§ **WHAT YOU HAVE TO DO**
Note each line where "object" appears, and copy it.
** Start of AVAILABLE DATA **
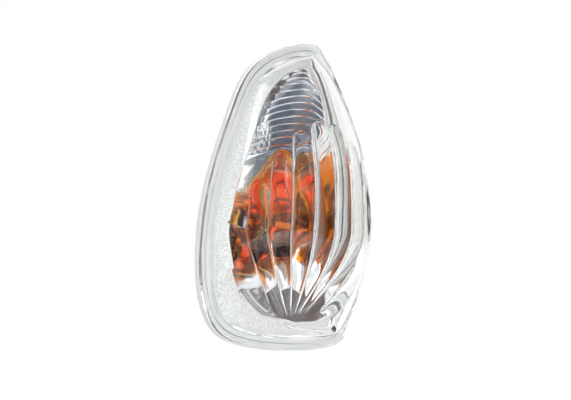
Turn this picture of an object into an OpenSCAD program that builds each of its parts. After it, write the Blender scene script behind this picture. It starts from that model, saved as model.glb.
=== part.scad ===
// Turn signal lamp for the outer edge of a door mirror.
// The front faces -Y and +Z is up. The plane y = 0 is the rear of the housing flange,
// which seats on the mirror shell, and the origin is the middle of that seat.

/* [Outline] */
// Height of the lamp over its flange
lamp_h = 96; // [90:1:110]
// Width of the lamp over its flange
lamp_w = 55; // [52:1:62]

/* [Housing] */
// Thickness of the housing flange
housing_flange_t = 2.2; // [1.8:0.1:3]
// Wall of the housing
housing_wall = 1.6; // [1.4:0.1:1.9]
// Straight skirt of the housing body behind the seat
housing_skirt = 2.5; // [2.1:0.1:3.5]
// Gap between the reflector and the inside of the housing
inner_gap = 0.8; // [0.6:0.1:1]
// Diameter of the fixing boss
fixing_boss_d = 8; // [7:0.5:9]
// Diameter of the screw bore in the fixing boss
fixing_bore_d = 3.2; // [2.8:0.1:4]
// Depth of the screw bore
fixing_bore_l = 9; // [7:0.5:10]
// Height of the fixing boss behind the seat
fixing_boss_h = 18.5; // [18:0.5:20]
// Diameter of the locating pin
pin_d = 4; // [3:0.2:5]
// Height of the locating pin behind the seat
pin_h = 24; // [23:0.5:26]
// Diameter of the shoulder under the locating pin
pin_boss_d = 7; // [6:0.5:7.5]

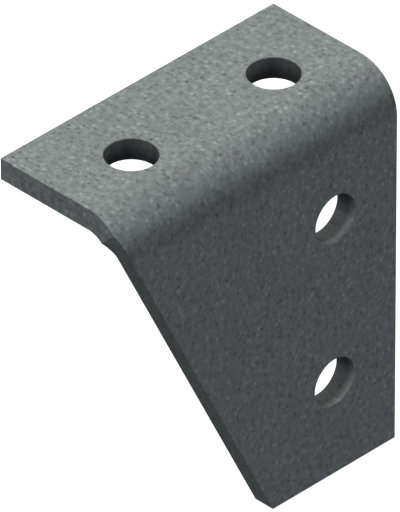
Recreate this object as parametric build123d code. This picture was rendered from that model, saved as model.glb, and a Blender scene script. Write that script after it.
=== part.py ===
from build123d import *
import math
import os

# Strut angle fitting: a flat steel blank, punched, cut to a taper and folded once to a right angle.
# Sizes are in millimetres. The origin is midway between the flange's two bolt holes, on the
# flange's upper face. +X points out through the leg's outer face, +Y runs along the fold towards
# the square end, and +Z points up.

# Plate
THICKNESS = 6.0
INSIDE_RADIUS = 6.0  # of the fold
NEUTRAL_SHARE = 0.33  # depth of the layer that the fold doesn't stretch, as a share of thickness
FOLD_LENGTH = 90.0  # along the fold, from the tapered end to the square end
FLANGE_DEPTH = 41.0  # from the free edge to the leg's outer face, one strut width
LEG_HEIGHT = 105.0  # from the flange's upper face down to the foot
FOOT_WIDTH = 41.0  # what the taper leaves of the leg at its foot, one strut width
EDGE_RADIUS = 0.15  # the zinc coat rounds the outline's cut edges

# Bolt holes, for M12
HOLE_DIAMETER = 13.0
RIM_CHAMFER = 0.15
FLANGE_HOLE_PITCH = 47.0
LEG_HOLE_PITCH = 47.0
FREE_EDGE_TO_HOLES = 20.5  # on the flange
SQUARE_END_TO_HOLES = 20.5  # on the flange and on the leg
TOP_TO_LEG_HOLE = 31.5  # from the flange's upper face down to the leg's upper hole

OVERCUT = 5.0  # how far a cutting shape runs past the plate
CLEAR_CORNER = 45.0  # degrees between two faces, from which their edge is a corner of the cut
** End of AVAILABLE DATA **
§ **WRITTEN RESPONSE**
Turn this picture of an object into an OpenSCAD program that builds each of its parts. After it, write the Blender scene script behind this picture. It starts from that model, saved as model.glb.
Recreate this object as parametric build123d code. This picture was rendered from that model, saved as model.glb, and a Blender scene script. Write that script after it.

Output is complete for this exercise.